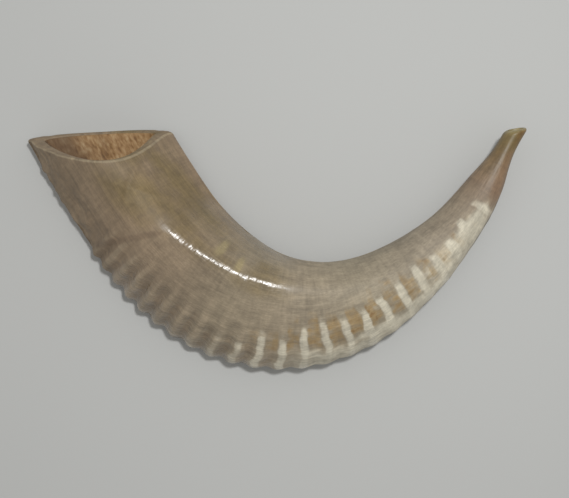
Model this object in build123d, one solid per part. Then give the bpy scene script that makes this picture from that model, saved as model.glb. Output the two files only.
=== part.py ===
"""A ram's horn trumpet (shofar), lying on its flattened side.

The horn is a natural one: a hollow sheath that bends through about 120 degrees, with
growth ridges round the outside of the bend, a keel along its upper side, a tip of
solid horn drilled through to the hollow, and a mouthpiece carved at the tip's end.

+X runs along the span, from the bell to the mouthpiece. +Y points into the hollow of
the bend, the way that the bell opens. +Z is up, and the horn rests on Z = 0.
"""

from build123d import *
import os
from dataclasses import dataclass
from math import cos, pi, radians, sin, sqrt

# ------------------------------------------------------------- driving dimensions
# Lengths are in mm and angles in degrees. A place is a share of the centre line,
# from 0 at the bell to 1 at the end of the tip.

HORN_LENGTH = 304.0  # of the centre line
STEPS_ON_LINE = 600  # straight steps that the centre line is summed over

MOUTH_TILT = 25.5  # the bell's cut leans back from upright by this much
MOUTH_YAW = 3.3  # and turns towards the outside of the bend
MOUTH_SETBACK = 9.0  # from the start of the centre line to the cut, along the cut's normal
MOUTH_HEIGHT = 20.0  # height on the cut where that setback is measured

RIDGES_START = 0.10  # place of the first growth ridge
RIDGE_RATE = 38.8  # ridges along the whole length, at the bell's close spacing
RIDGE_SPREAD = 11.2  # how much that rate falls off towards the tip
RIDGE_SAMPLES = 4  # sections lofted through each ridge

HOLLOW_END = 0.78  # place where the natural hollow stops
LINING_END = HOLLOW_END - 0.08  # place where the rough inner layer stops
LINING_THICKNESS = 0.8
LINING_CLEARANCE = 0.05  # between the wall and the inner layer

BORE_RADIUS = 2.6  # drilled through the solid tip
BORE_START = HOLLOW_END - 0.03  # place where the drilled bore leaves the hollow
CUP_FLARE = 0.8  # how much wider than the bore the mouthpiece's cup ends
CUP_DEPTH = 8.0  # from the middle of the mouthpiece's cut to the throat
LIP_BEARING = 42.0  # the mouthpiece's cut turns this far from the bore, in plan
LIP_RISE = 12.0  # and looks up by this much
LIP_BACK = 3.5  # from the end of the centre line to the middle of the cut
LIP_ROUNDING = 2.0

BELL_END = 0.20  # places where one stretch of the horn gives way to the next
LOWER_END = 0.40
MIDDLE_END = 0.58
UPPER_END = HOLLOW_END - 0.02  # so that the hollow's end is in the solid tip
TIP_END = 0.93

POINTS_AROUND = 40  # spline points on each section's outline
RUN_OUT = 0.15  # how far the lines run on past the horn's two ends, as a place
HALVINGS = 40  # to find where a line of the skin meets a cut
MESH_TOLERANCE = 0.05  # for measuring the finished horn's extent


@dataclass(frozen=True)
class Station:
    """The horn's measures at one place on its centre line.

    A section is an upright outline. Across it, the outside of the bend is positive. Its
    upper edge is a crown that peaks at the keel, and its lower edge is a flatter belly.
    A power of 2 makes an edge round, and a smaller one makes it sharper.
    """

    place: float
    heading: float  # of the centre line in plan, from +X
    half_width: float
    crown: float  # height of the keel over the section's widest level
    belly: float  # depth of the underside below that level
    keel: float  # the keel's place across the section, from -1 inside to 1 outside
    keel_power: float
    outer_power: float
    inner_power: float
    ridge: float  # height of a growth ridge at the outside of the bend
    lift: float  # of the underside over the table
    side_wall: float  # from the skin to the hollow at the section's two edges
    face_wall: float  # and through the crown and the belly
    hollow_outer_power: float
    hollow_inner_power: float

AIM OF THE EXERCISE
Copy all data exactly, start to finish.

TASK RESPONSE
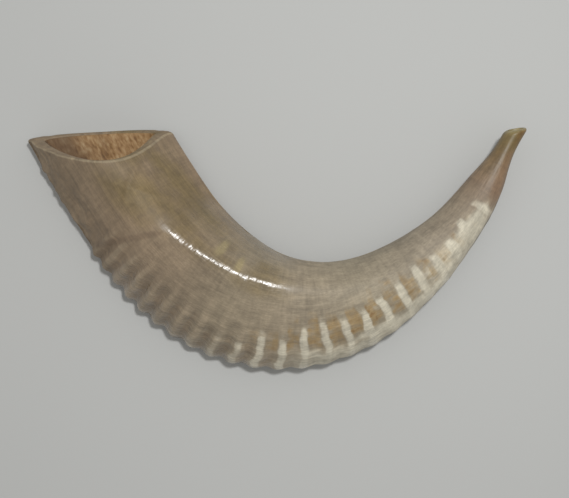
Model this object in build123d, one solid per part. Then give the bpy scene script that makes this picture from that model, saved as model.glb. Output the two files only.
=== part.py ===
"""A ram's horn trumpet (shofar), lying on its flattened side.

The horn is a natural one: a hollow sheath that bends through about 120 degrees, with
growth ridges round the outside of the bend, a keel along its upper side, a tip of
solid horn drilled through to the hollow, and a mouthpiece carved at the tip's end.

+X runs along the span, from the bell to the mouthpiece. +Y points into the hollow of
the bend, the way that the bell opens. +Z is up, and the horn rests on Z = 0.
"""

from build123d import *
import os
from dataclasses import dataclass
from math import cos, pi, radians, sin, sqrt

# ------------------------------------------------------------- driving dimensions
# Lengths are in mm and angles in degrees. A place is a share of the centre line,
# from 0 at the bell to 1 at the end of the tip.

HORN_LENGTH = 304.0  # of the centre line
STEPS_ON_LINE = 600  # straight steps that the centre line is summed over

MOUTH_TILT = 25.5  # the bell's cut leans back from upright by this much
MOUTH_YAW = 3.3  # and turns towards the outside of the bend
MOUTH_SETBACK = 9.0  # from the start of the centre line to the cut, along the cut's normal
MOUTH_HEIGHT = 20.0  # height on the cut where that setback is measured

RIDGES_START = 0.10  # place of the first growth ridge
RIDGE_RATE = 38.8  # ridges along the whole length, at the bell's close spacing
RIDGE_SPREAD = 11.2  # how much that rate falls off towards the tip
RIDGE_SAMPLES = 4  # sections lofted through each ridge

HOLLOW_END = 0.78  # place where the natural hollow stops
LINING_END = HOLLOW_END - 0.08  # place where the rough inner layer stops
LINING_THICKNESS = 0.8
LINING_CLEARANCE = 0.05  # between the wall and the inner layer

BORE_RADIUS = 2.6  # drilled through the solid tip
BORE_START = HOLLOW_END - 0.03  # place where the drilled bore leaves the hollow
CUP_FLARE = 0.8  # how much wider than the bore the mouthpiece's cup ends
CUP_DEPTH = 8.0  # from the middle of the mouthpiece's cut to the throat
LIP_BEARING = 42.0  # the mouthpiece's cut turns this far from the bore, in plan
LIP_RISE = 12.0  # and looks up by this much
LIP_BACK = 3.5  # from the end of the centre line to the middle of the cut
LIP_ROUNDING = 2.0

BELL_END = 0.20  # places where one stretch of the horn gives way to the next
LOWER_END = 0.40
MIDDLE_END = 0.58
UPPER_END = HOLLOW_END - 0.02  # so that the hollow's end is in the solid tip
TIP_END = 0.93

POINTS_AROUND = 40  # spline points on each section's outline
RUN_OUT = 0.15  # how far the lines run on past the horn's two ends, as a place
HALVINGS = 40  # to find where a line of the skin meets a cut
MESH_TOLERANCE = 0.05  # for measuring the finished horn's extent


@dataclass(frozen=True)
class Station:
    """The horn's measures at one place on its centre line.

    A section is an upright outline. Across it, the outside of the bend is positive. Its
    upper edge is a crown that peaks at the keel, and its lower edge is a flatter belly.
    A power of 2 makes an edge round, and a smaller one makes it sharper.
    """

    place: float
    heading: float  # of the centre line in plan, from +X
    half_width: float
    crown: float  # height of the keel over the section's widest level
    belly: float  # depth of the underside below that level
    keel: float  # the keel's place across the section, from -1 inside to 1 outside
    keel_power: float
    outer_power: float
    inner_power: float
    ridge: float  # height of a growth ridge at the outside of the bend
    lift: float  # of the underside over the table
    side_wall: float  # from the skin to the hollow at the section's two edges
    face_wall: float  # and through the crown and the belly
    hollow_outer_power: float
    hollow_inner_power: float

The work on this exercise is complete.